Cantrell, Keri B., Bauer, Philip J., Ro, Kyoung S.
Paper 2009 no.096758
Crotalaria juncea, energy crops, crop rotation, biomass, energy content, potassium, calcium, magnesium, sulfur, pyrolysis, chemical degradation, temperature, volatile compounds, energy conversion, thermogravimetry, thermal analysis, cowpeas, Vigna, summer, growing season, bioenergy, energy density, South Carolina
Summer legumes are commonly used worldwide in crop rotations as a nitrogen source. One particular legume, sunn hemp (Crotolaria juncea), is a fast growing, high biomass yielding, tropical legume that may be a possible southeastern bioenergy crop. When comparing this legume to a commonly grown summer legume---cowpeas, sunn hemp was superior in biomass yield (kg ha-1) and subsequent energy yield (GJ ha-1).

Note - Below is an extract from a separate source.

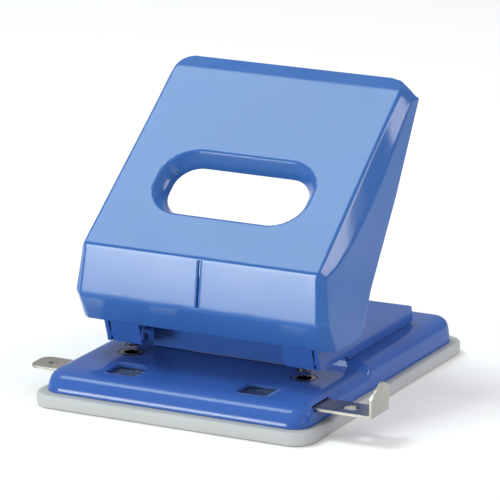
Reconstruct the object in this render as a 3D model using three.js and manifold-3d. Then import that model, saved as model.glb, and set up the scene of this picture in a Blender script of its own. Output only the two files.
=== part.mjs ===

Interlinked with energy yield, the sunn hemp energy content (MJ kg-1) at the greatest maturity sampled (after 12 weeks) was 19.0 MJ kg-1. This was 6% greater than that of cowpeas. Even though sunn hemp had a greater amount of ash, plant nutrient concentrations were lower in some cases of minerals (K, Ca, Mg, S) known to reduce thermochemical conversion process efficiency. Pyrolytic degradation of both legumes revealed that sunn hemp began to degrade at higher temperatures as well as release more volatile matter. This volatile matter would be amenable to downstream conversion processes to generate either heat or synthetic fuels.